I expected the heavy water at the top of the beat to be really good based on where fish were holding earlier in the session. However, I had a bit of a dry spell and couldn’t find any fish in the heavier pockets near the center flow. I landed a couple fish on the edges and had a streak of three out of four that came unbuttoned shortly after hooking them. I don’t know why really. I didn’t feel I was late on the hook sets and I couldn’t identify any other potential issues. It was one of those unfortunate sequences that sometimes happens in tournaments despite years of repetition working on the small things to avoid it. Thankfully it was a temporary slump.

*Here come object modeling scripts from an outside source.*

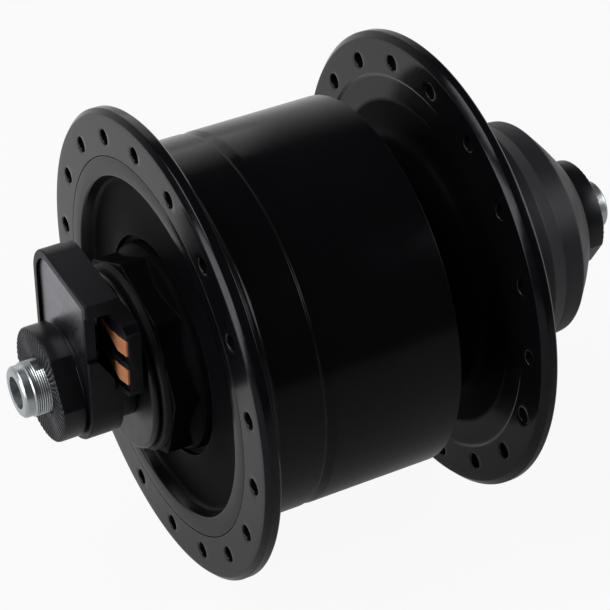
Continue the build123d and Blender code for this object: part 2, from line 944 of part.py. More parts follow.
os.makedirs("parts", exist_ok=True)
for name, solid in parts.items():
    export_step(solid, f"parts/{name}.step")
for name, solids in groups.items():
    export_step(Compound(children=list(solids)), f"parts/{name}.step")
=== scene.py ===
# %% [markdown]
# # A hub dynamo, dressed for the camera
#
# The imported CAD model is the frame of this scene. Each piece made here takes
# the place of a CAD piece and keeps its size and its seat. Lengths are typed
# in millimetres and become metres when a mesh is made.

# %% Load the frame
import json
from math import atan2, cos, hypot, pi, radians, sin

import bmesh
import bpy
import numpy as np
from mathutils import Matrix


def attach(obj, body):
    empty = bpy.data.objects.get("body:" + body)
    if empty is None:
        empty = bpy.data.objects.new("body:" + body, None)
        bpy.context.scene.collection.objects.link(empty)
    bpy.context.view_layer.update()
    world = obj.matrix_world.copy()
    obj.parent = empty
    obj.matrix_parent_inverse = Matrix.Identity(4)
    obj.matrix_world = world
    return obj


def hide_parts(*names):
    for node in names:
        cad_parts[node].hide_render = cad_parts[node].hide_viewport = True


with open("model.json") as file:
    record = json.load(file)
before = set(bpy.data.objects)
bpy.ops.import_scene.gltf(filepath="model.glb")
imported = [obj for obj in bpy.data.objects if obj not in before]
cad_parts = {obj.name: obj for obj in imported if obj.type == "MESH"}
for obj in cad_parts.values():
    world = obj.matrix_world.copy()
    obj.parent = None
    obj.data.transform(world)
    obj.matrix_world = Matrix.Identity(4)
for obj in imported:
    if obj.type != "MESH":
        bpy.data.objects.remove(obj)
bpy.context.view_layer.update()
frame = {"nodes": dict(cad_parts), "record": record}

MM = 0.001

# %% [markdown]
# ## Camera
#
# The camera comes first, so that every render can be held against the
# photograph. A long lens about 400 mm from the hub gives its slight
# foreshortening. The camera looks down at the connector end from the side.

# %% Camera at the photograph's angle
CAMERA_TARGET = (0.0, -5.8, 0.0)
CAMERA_AZIMUTH = 62.28
CAMERA_ELEVATION = 38.49
CAMERA_DISTANCE = 400.8
CAMERA_LENS = 144.5
CAMERA_SHIFT = (0.0270, -0.0017)
CAMERA_SENSOR = 36.0
CAMERA_CLIP = (0.01, 20.0)


def place_camera():
    """A camera on a sphere round the target: azimuth 0 looks along +Y."""
    turn, lift = radians(CAMERA_AZIMUTH), radians(CAMERA_ELEVATION)
    back = np.array([sin(turn) * cos(lift), -cos(turn) * cos(lift), sin(lift)])
    data = bpy.data.cameras.new("camera")
    data.lens = CAMERA_LENS
    data.sensor_width = CAMERA_SENSOR
    data.shift_x, data.shift_y = CAMERA_SHIFT
    data.clip_start, data.clip_end = CAMERA_CLIP
    camera = bpy.data.objects.new("camera", data)
    camera.location = (np.array(CAMERA_TARGET) + CAMERA_DISTANCE * back) * MM
    camera.rotation_euler = (pi / 2 - lift, 0.0, turn)
    bpy.context.scene.collection.objects.link(camera)
    bpy.context.scene.camera = camera
    return camera


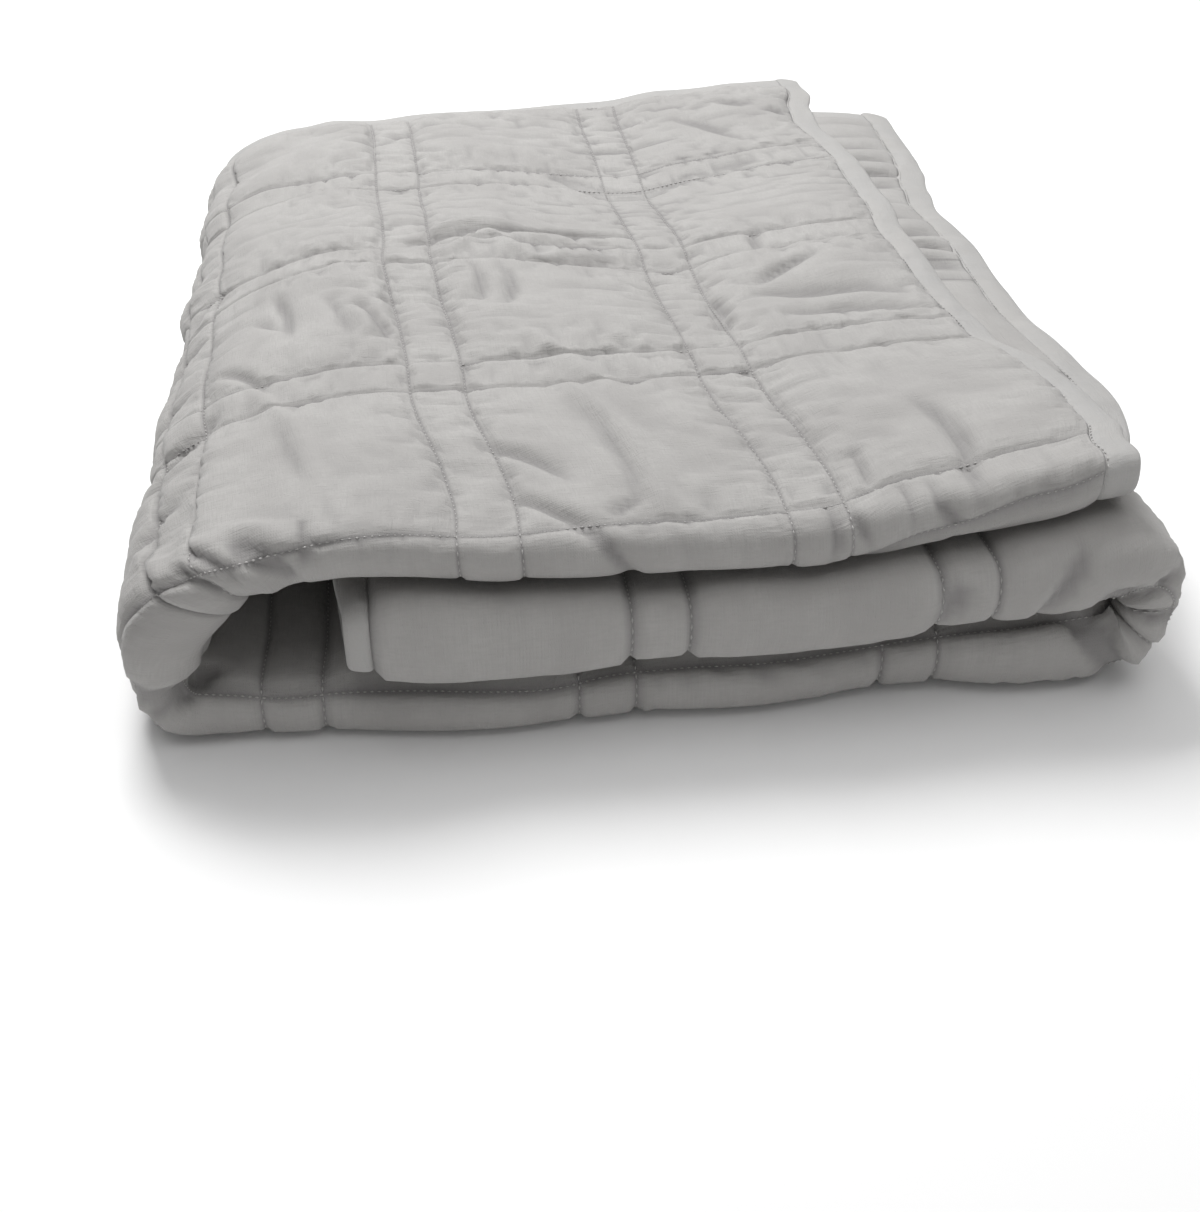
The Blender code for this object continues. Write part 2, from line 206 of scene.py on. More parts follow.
# %% The heights of the stack
LEVEL_AT_X = (-0.14, -0.05, 0.02, 0.14, 0.30)
LOWEST_TOPS = (
    # depth   left    hump    mid-left mid-right right
    (-0.02,  (0.036,  0.036,  0.035,   0.037,    0.046)),
    (0.10,   (0.034,  0.034,  0.035,   0.036,    0.038)),
    (0.60,   (0.028,  0.028,  0.028,   0.028,    0.030)),
)
MIDDLE_TOPS = (
    # depth   left    hump    mid-left mid-right right
    (-0.02,  (0.075,  0.084,  0.076,   0.076,    0.091)),
    (0.10,   (0.069,  0.078,  0.076,   0.074,    0.078)),
    (0.26,   (0.063,  0.072,  0.073,   0.067,    0.073)),
    (0.60,   (0.052,  0.054,  0.057,   0.061,    0.065)),
)
TOP_TOPS = (
    # depth   left    hump    mid-left mid-right right
    (-0.02,  (0.104,  0.115,  0.108,   0.110,    0.128)),
    (0.12,   (0.100,  0.114,  0.113,   0.113,    0.114)),
    (0.26,   (0.093,  0.112,  0.111,   0.100,    0.109)),
    (0.41,   (0.084,  0.097,  0.095,   0.084,    0.094)),
    (0.60,   (0.077,  0.084,  0.087,   0.091,    0.094)),
)
SAG_FROM_X, SAG_WIDEST_X, SAG_TO_X = -0.160, -0.120, -0.060
SAG_AT_HEIGHT = (
    # height  sideways
    (0.034,   0.000),
    (0.046,   0.010),
    (0.073,   0.021),
    (0.090,   0.013),
    (0.106,   0.000),
)
SAG_LESS_BEHIND, SAG_DEPTH = 0.7, 0.20
HEEL_CORNER, HEEL_SIZE, HEEL_X = 0.011, 0.036, -0.116
FLOOR_SINK = 0.0022        # cloth that would lie lower than this is flat on the floor


def settle(x, y, z):
    """Height of a point of the even stack after it settles: a cubic through the floor and
    the tops of the three layers at that place, so that layers never cross."""
    first = read_map(y, x, LEVEL_AT_X, LOWEST_TOPS)
    second = read_map(y, x, LEVEL_AT_X, MIDDLE_TOPS)
    third = read_map(y, x, LEVEL_AT_X, TOP_TOPS)
    level = z / LAYER
    twice = second - 2 * first
    thrice = third - 3 * second + 3 * first
    return (first * level + twice * level * (level - 1) / 2
            + thrice * level * (level - 1) * (level - 2) / 6)


def sag_and_square(x, y, z):
    """Sideways shift of the left side: a sine hump times a table over the height, smaller
    behind, less a square-law push outwards at the lower corner."""
    rise = np.clip((x - SAG_FROM_X) / (SAG_WIDEST_X - SAG_FROM_X), 0, 1)
    fall = np.clip((SAG_TO_X - x) / (SAG_TO_X - SAG_WIDEST_X), 0, 1)
    sag = np.sin(math.pi / 2 * np.minimum(rise, fall)) ** 2 * eased(z, SAG_AT_HEIGHT, 1)
    sag = sag * (1 - SAG_LESS_BEHIND * np.clip(y / SAG_DEPTH, 0, 1))
    low = np.clip(1.0 - z / HEEL_SIZE, 0, 1) ** 2
    corner = np.clip((HEEL_X - x) / HEEL_SIZE, 0, 1) ** 2
    return x + sag - HEEL_CORNER * low * corner


# %% Placing a point of the cloth
def folded(along, across, offset, slide=0.0):
    """Where a point of the flat cloth lies in the folded blanket. The distance across goes
    round a half circle at the front fold and then straight back, the distance along
    follows the pack, with a slide added, and offset stands off from the middle of the
    padding."""
    along, across, offset = np.broadcast_arrays(along, across, offset)
    skew = read_map(across, along, TOP_SKEW_AT, TOP_SKEW)
    x, z, heading = pack_line(path_distance(along) + skew + slide)
    round_fold = TAKE_UP_ACROSS * (across - eased(along, FRONT_FOLD, 2))
    angle = np.clip(round_fold / PLY, -math.pi / 2, math.pi / 2)
    behind = np.maximum(np.abs(round_fold) - QUARTER_NOSE, 0.0)
    y = eased(along, FRONT_FOLD, 1) + behind - (PLY + offset) * np.cos(angle)
    outwards = (PLY + offset) * np.sin(angle)
    x = x + outwards * np.sin(heading)
    z = z - outwards * np.cos(heading)
    on_top = along < FOLD_PATH[0][1]
    bulge = RIGHT_BULGE * np.clip(x - BULGE_FROM_X, 0, None) ** 2
    x = np.where(on_top, x, x + bulge)
    droop = TOP_DROOP * np.clip(x - DROOP_FROM_X, 0, None) ** 2
    z = settle(x, y, z) - np.where(on_top, droop, 0.0)
    x = sag_and_square(x, y, z)
    z = np.maximum(z - FLOOR_SINK, 0.0)
    return np.stack([x - MIDDLE_X, y - MIDDLE_Y, z], axis=-1)


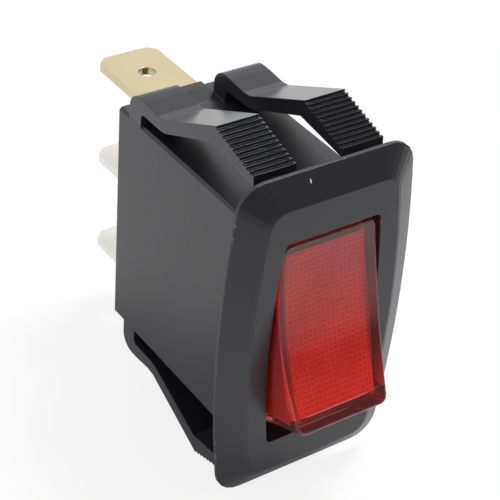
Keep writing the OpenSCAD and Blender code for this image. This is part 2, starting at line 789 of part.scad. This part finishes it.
// Coil spring from one seat to another; the far seat may be tilted about X
module coil(r, wire, turns, seat, tip, tilt) {
    sides = 6;
    per_turn = 12;
    n = turns * per_turn;
    length = norm(tip - seat);
    rings = [for (i = [0:n])
        let (
            a = 360 * i / per_turn,
            h = coil_height(i / per_turn, turns, length, wire),
            t = tilt * h / length,
            up = [0, sin(t), cos(t)],
            out = [cos(a), 0, 0] + sin(a) * up,
            along = [0, -cos(t), sin(t)],
            c = seat + (tip - seat) * h / length + r * out
        )
        [for (k = [0:sides - 1]) c + wire * (cos(60 * k) * out + sin(60 * k) * along)]];
    tube(rings);
}

// Lamp contact spring from a terminal's seat to the contact above it on the tilted rocker
module lamp_spring(s) {
    pad = turned([skirt_depth + lamp_contact_h + rest_gap, s * lamp_contact_z], -rocker_tilt);
    color([0.78, 0.78, 0.78])
    coil(lamp_spring_r, lamp_spring_wire, lamp_spring_turns,
         [-s * lamp_contact_x, shelf_y - rest_gap, s * seat_z],
         [-s * lamp_contact_x, pivot_y + pad[0], pad[1]], rocker_tilt);
}

module upper_lamp_spring() {
    lamp_spring(1);
}

module lower_lamp_spring() {
    lamp_spring(-1);
}

module plunger_spring() {
    color([0.78, 0.78, 0.78])
    on_rocker()
    coil(plunger_spring_r, plunger_spring_wire, plunger_spring_turns,
         [0, plunger_back + plunger_hole - rest_gap, 0], [0, bore_floor + rest_gap, 0], 0);
}

// ---- Plunger ----

module plunger() {
    color([0.85, 0.83, 0.75])
    on_rocker()
    difference() {
        union() {
            translate([0, plunger_back, 0]) to_back() cylinder(r = plunger_r, h = plunger_l - plunger_r);
            translate([0, ball_y, 0]) sphere(r = plunger_r);
        }
        translate([0, plunger_back - 1, 0]) to_back() cylinder(r = plunger_hole_r, h = plunger_hole + 1);
    }
}

housing();
line_terminal();
load_terminal();
lamp_terminal();
fixed_contact();
contact_lever();
moving_contact();
rocker_lens();
lamp_carrier();
lamp_glass();
lamp_electrodes();
lamp_lead();
resistor();
resistor_leads();
upper_lamp_contact();
lower_lamp_contact();
upper_lamp_spring();
lower_lamp_spring();
plunger();
plunger_spring();
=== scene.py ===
import json
import math

import bmesh
import bpy
from mathutils import Matrix, Vector


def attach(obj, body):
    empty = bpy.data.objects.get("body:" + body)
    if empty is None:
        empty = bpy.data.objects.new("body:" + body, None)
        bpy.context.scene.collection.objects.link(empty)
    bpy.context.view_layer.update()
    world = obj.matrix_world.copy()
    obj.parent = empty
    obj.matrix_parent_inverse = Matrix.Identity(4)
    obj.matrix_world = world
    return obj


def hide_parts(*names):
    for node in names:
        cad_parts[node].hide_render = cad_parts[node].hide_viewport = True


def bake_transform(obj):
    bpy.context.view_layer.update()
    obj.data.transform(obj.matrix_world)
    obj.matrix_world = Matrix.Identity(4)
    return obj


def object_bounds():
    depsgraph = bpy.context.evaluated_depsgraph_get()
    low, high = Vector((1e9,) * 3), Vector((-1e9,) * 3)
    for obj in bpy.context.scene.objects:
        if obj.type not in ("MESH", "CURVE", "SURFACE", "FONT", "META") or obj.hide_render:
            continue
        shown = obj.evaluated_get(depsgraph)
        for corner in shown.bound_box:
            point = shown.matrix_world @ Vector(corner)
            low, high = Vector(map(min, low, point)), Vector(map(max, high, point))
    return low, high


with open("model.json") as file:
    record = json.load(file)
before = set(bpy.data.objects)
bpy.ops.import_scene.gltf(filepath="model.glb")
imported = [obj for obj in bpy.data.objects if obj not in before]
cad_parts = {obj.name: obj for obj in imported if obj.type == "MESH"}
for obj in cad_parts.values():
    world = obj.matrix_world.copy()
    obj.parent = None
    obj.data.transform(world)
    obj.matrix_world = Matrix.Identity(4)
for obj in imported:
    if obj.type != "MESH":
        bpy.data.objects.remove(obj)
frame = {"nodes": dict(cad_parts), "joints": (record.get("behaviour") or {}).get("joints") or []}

cad_box = [list(map(float, corner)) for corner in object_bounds()]

# ---- Camera ----
# A long lens, set left of the switch, in front of it and above it, so that the lit front,
# the bare side and the three tabs all show.
scene = bpy.context.scene
camera_data = bpy.data.cameras.new("camera")
camera_data.lens = 113.66
camera_data.sensor_width = 36
camera_data.clip_start = 0.01
camera = bpy.data.objects.new("camera", camera_data)
scene.collection.objects.link(camera)
right = Vector((0.82668029, -0.55849675, 0.0684184))
down = Vector((-0.28103053, -0.51517055, -0.80970436))
ahead = Vector((0.4874644, 0.65013898, -0.58283598))
turned = Matrix((right, -down, -ahead)).transposed().to_4x4()
camera.matrix_world = Matrix.Translation((-0.069463, -0.083142, 0.084556)) @ turned
scene.camera = camera

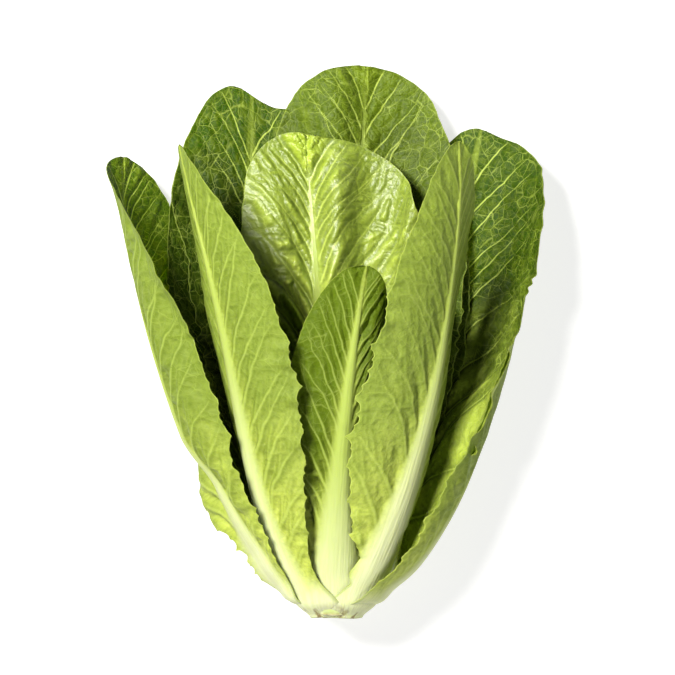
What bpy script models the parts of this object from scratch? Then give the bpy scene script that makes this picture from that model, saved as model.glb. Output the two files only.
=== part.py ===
"""A romaine lettuce head, cut off its root and lying on its back on a table.

The head's axis runs along +Y from the cut end to the leaf tips. Every leaf lies on a shell of its own: the
shells are cups round the axis that nest like the layers of an onion, so a leaf on a smaller shell is always
inside a leaf on a larger one and no two leaves touch. A leaf is described by its shell, by its bearing round
the axis (0 is straight up, 90 is towards +X, 180 is straight down), by the height of its tip along the axis,
and by how far its blade reaches on each side of the rib.

The origin is on the table, below the middle of the head's bounding box.
"""

from typing import NamedTuple

import bmesh
import bpy
import numpy as np

CM = 0.01
MM = 0.001

# Where the head lies in the row frame.
CUT_END_X = 0.56 * CM
CUT_END_Y = -14.0 * CM
AXIS_HEIGHT = 3.91 * CM
AXIS_RISE = 0.06  # height gained for each unit of length along the axis

# The stem: the cut butt and the cone inside the head that the leaves grow from.
STEM_RADIUS = 1.75 * CM
STEM_TAPER = 0.25  # radius lost for each unit of length
STEM_LENGTH = 4.0 * CM
STEM_SIDES = 28
STEM_GAP = 1.3 * MM

# The shells, from the innermost (0) to the outermost (1).
CUP_RADIUS = (0.3 * CM, 4.1 * CM)  # what the cup at the bottom of a shell adds to the stem's radius
CUP_POWER = 1.27
CUP_LENGTH = (2.2 * CM, 2.8 * CM)
FLARE = (0.03, 0.22)  # radius gained for each unit of length above the cup
FLARE_POWER = 0.6
ROUND_LENGTH = 5.5 * CM
FLATNESS_ABOVE = 0.68
FLATNESS_BELOW = 0.44
SHELL_SQUARENESS = 2.3

# A leaf of full length. Its rib and blade shrink with the leaf.
FULL_LENGTH = 24.0 * CM
RIB_HALF_WIDTH = 1.25 * CM
RIB_THICKNESS = 5.0 * MM
RIB_ROOM = 0.5  # share of the room up to the next layer that a rib may fill
BLADE_THICKNESS = 0.6 * MM
CLASP_LENGTH = 0.16  # share of the leaf's length over which it lets go of the stem
ROWS = (0.0, 0.04, 0.085, 0.14, 0.22, 0.32, 0.43, 0.54, 0.65, 0.75, 0.84, 0.91, 0.96, 0.99, 1.0)
COLUMNS = 4  # on each side of the rib

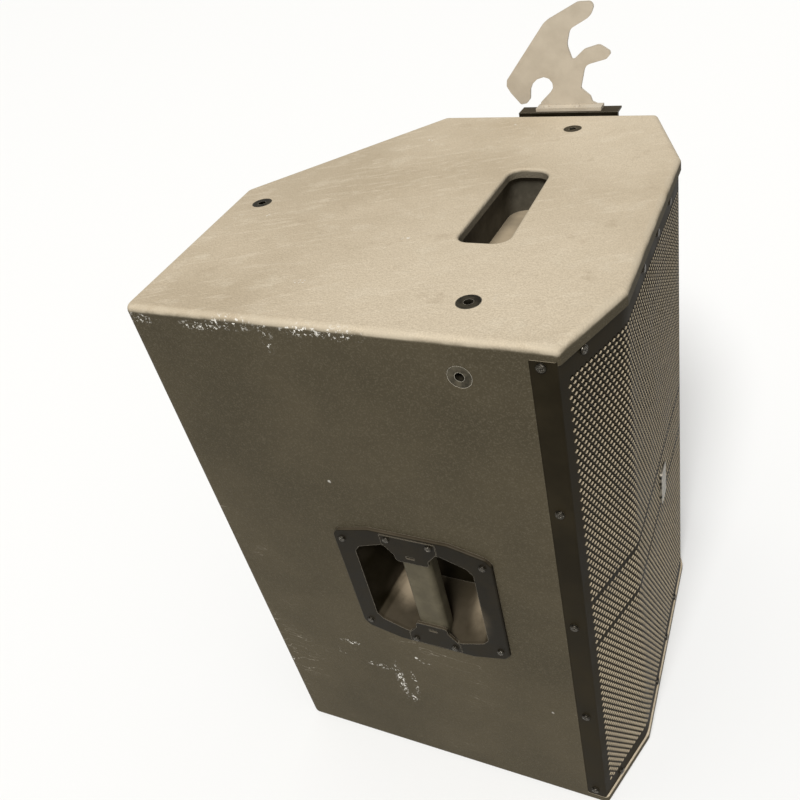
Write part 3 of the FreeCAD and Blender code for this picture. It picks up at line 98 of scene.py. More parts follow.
# ================================================================ finishes
class Finish:
    """One material, with short calls for the nodes that its recipe is made of."""

    def __init__(self, name):
        self.material = bpy.data.materials.new(name)
        self.material.use_nodes = True
        self.tree = self.material.node_tree
        self.shader = self.tree.nodes["Principled BSDF"]
        self.place = self.add("ShaderNodeTexCoord").outputs["Object"]
        self.facing = self.add("ShaderNodeNewGeometry").outputs["Normal"]

    def add(self, kind, **settings):
        node = self.tree.nodes.new(kind)
        for setting, value in settings.items():
            setattr(node, setting, value)
        return node

    def feed(self, socket, value):
        if isinstance(value, bpy.types.NodeSocket):
            self.tree.links.new(value, socket)
        else:
            socket.default_value = value

    def calc(self, operation, a, b=0.0):
        node = self.add("ShaderNodeMath", operation=operation)
        self.feed(node.inputs[0], a)
        self.feed(node.inputs[1], b)
        return node.outputs[0]

    def step(self, value, low, high, bottom=0.0, top=1.0):
        """A smooth step from bottom at low to top at high."""
        node = self.add("ShaderNodeMapRange", interpolation_type="SMOOTHSTEP")
        self.feed(node.inputs["Value"], value)
        node.inputs["From Min"].default_value = low
        node.inputs["From Max"].default_value = high
        node.inputs["To Min"].default_value = bottom
        node.inputs["To Max"].default_value = top
        return node.outputs["Result"]

    def stretched(self, stretch, turn=0.0):
        """Places scaled along each axis, after a turn about the upright."""
        turned = self.add("ShaderNodeMapping")
        self.feed(turned.inputs["Vector"], self.place)
        turned.inputs["Rotation"].default_value = (0.0, 0.0, -turn)
        node = self.add("ShaderNodeMapping")
        self.feed(node.inputs["Vector"], turned.outputs["Vector"])
        node.inputs["Scale"].default_value = stretch
        return node.outputs["Vector"]

    def clouds(self, size, detail=3.0, roughness=0.55, where=None):
        """Noise whose features are about size metres across."""
        node = self.add("ShaderNodeTexNoise")
        self.feed(node.inputs["Vector"], where or self.place)
        node.inputs["Scale"].default_value = 1.0 / size
        node.inputs["Detail"].default_value = detail
        node.inputs["Roughness"].default_value = roughness
        return node.outputs[0]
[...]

I only had about five minutes left by the time I reached the top of the beat so I circled back around to the upper part of the run. This water hadn’t been rested for long but I hoped a fly change would get another fish or two to eat. I landed one more with about 30 seconds left to end the session with 25. I was a bit frustrated that I had missed or dropped five or six more. This was especially sore because I finished 3rd behind David Arcay of Spain who landed one more fish at 26. Igor Hrbik of Slovakia finished 1st on the beat above me with 32 fish and I wouldn’t have been able to overtake him unless I’d found an approach that was more effective.
Overall though I feel I fished well during the session. During other sessions in the tournament my beat produced two fish in the first and third sessions, and eight fish in the last two sessions. The average finish on the beat was 19th place.
After my second session finish, I jumped from 89th to 43rd place overall. The team had a bit better session and we moved up to 8th place but still out of the medal positions where we hoped to be. Thankfully, we were headed in the right direction with three more sessions to go.